The film itself is split into two parts, each lasting
about half an hour. Firstly, we get a digital video documentary by a girl named
Chelsea (Chelsea Logan), who’s decided to sell her virginity on auction site
eBay to the highest bidder. We follow her sporadic filming from her first
bulletin, through the act itself, and lastly to the aftermath, where she slits
her wrists. Then we get the narrative side of things, which fills in the gaps,
telling us why Chelsea’s decided to give up her “precious gift” and who paid
her two grand for it.
No matter what you’ve read about other teenagers doing
it, the footage in Buy It Now is not real.
Chelsea is an actress, and no matter what the claims before the film, it’s not
re-edited by some kindly film student. It has a story, and was properly filmed
in front of a crew.
With the disclaimer ingested, what’s it like? Well,
I’m certain I’ve missed the point. We’re supposed to feel sorry for Chelsea
because she did something incredibly, naïve, teenage and stupid and couldn’t
back out of it. The experience looked painful, and upsetting, and is certain to
put her off sex for the next twenty years, if not for life. She sold her
virginity, but paid a far higher price, blah, blah, blah…
But that’s not what I took from this film. Personally,
I felt Chelsea was a spoilt brat, who wanted cash for clothes and drugs and
parties, lay on her front for a chap and got paid. No carping on about her
ignorance and innocence would convince me that if she made an informed, adult
decision to sell her body, then she should act like an adult to get out of it
if she didn’t fancy doing it anymore. If she was using the money to pay for her
grandma’s liver transplant, then yeah, lecture me on morality and teenage sex,
but don’t bang on about it and choose someone so hateful to put your point
across.
The reason I viewed it as a thinly-veiled conservative
gift is that Chelsea is caricatured in such an obvious way. She scratches and
cuts herself, and her parents aren’t together. The subtext is that any teenager
prepared to sleep with someone for money is either a slut, or is so massively
twisted in the head as to be mentally ill. I’ll hold my hands up and say I
wouldn’t like a child of mine to do it, but again, the filmmakers allude to
virginity as a precious gift not to be wasted. I can only speak for myself, but
I would have flogged mine for a bag of Cola Cubes and a sip of Shandy Bass.

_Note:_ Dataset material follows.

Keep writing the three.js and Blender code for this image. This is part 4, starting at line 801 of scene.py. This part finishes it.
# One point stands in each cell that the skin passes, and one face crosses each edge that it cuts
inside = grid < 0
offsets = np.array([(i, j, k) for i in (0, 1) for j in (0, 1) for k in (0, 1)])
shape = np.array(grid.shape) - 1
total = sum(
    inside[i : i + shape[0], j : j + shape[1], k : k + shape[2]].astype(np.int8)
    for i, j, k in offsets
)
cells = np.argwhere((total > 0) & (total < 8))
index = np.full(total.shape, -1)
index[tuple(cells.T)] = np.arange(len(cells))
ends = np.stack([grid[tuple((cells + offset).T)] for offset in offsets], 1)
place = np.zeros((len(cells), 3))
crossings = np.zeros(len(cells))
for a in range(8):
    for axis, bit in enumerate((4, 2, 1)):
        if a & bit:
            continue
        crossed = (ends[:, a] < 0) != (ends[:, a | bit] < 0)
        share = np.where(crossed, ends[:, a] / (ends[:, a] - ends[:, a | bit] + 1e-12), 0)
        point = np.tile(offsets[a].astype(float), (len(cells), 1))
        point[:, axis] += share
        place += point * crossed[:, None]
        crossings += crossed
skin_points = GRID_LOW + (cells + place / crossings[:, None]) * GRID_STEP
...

Similarly, the man who buys it (Christopher McCann as
Peter) is portrayed as this philandering businessman whose only question is
“You are eighteen, right?” (she’s not, she’s 16). The inference is that
he’s only concerned about breaking paedophile laws, not the morals of the
transaction. He then proceeds to have bestial sex while she lies on her front,
cowering, and she can only move when he tells her. He finishes up by screaming
like an animal when he climaxes.
There were just so many problems with Buy It Now that as a statement of
consumerism it’s utterly useless. You may disagree, but to me a 16 year old who
sells her body to buy a Prada handbag is a mercenary prostitute, not someone
who’s producing a cry for help. In better hands, with better characters and not
such a pretentious way of presenting your argument (two parts; split-screen
like a bad episode of 24), this might have been a stinging attack on a
potentially dangerous and morally-dubious action. But the most shocking thing
about Buy It Now was that it didn’t
shock me at all. That’s either because I’m too jaded by modern society, or I
hate spoilt-rich girls who do cocaine one minute and cut their arms up the next
like a bad Bret Easton Ellis novel.
Anyway, must dash – I’m off to auction all my dignity
to a fat sweatshop owner who lives just outside of Saigon.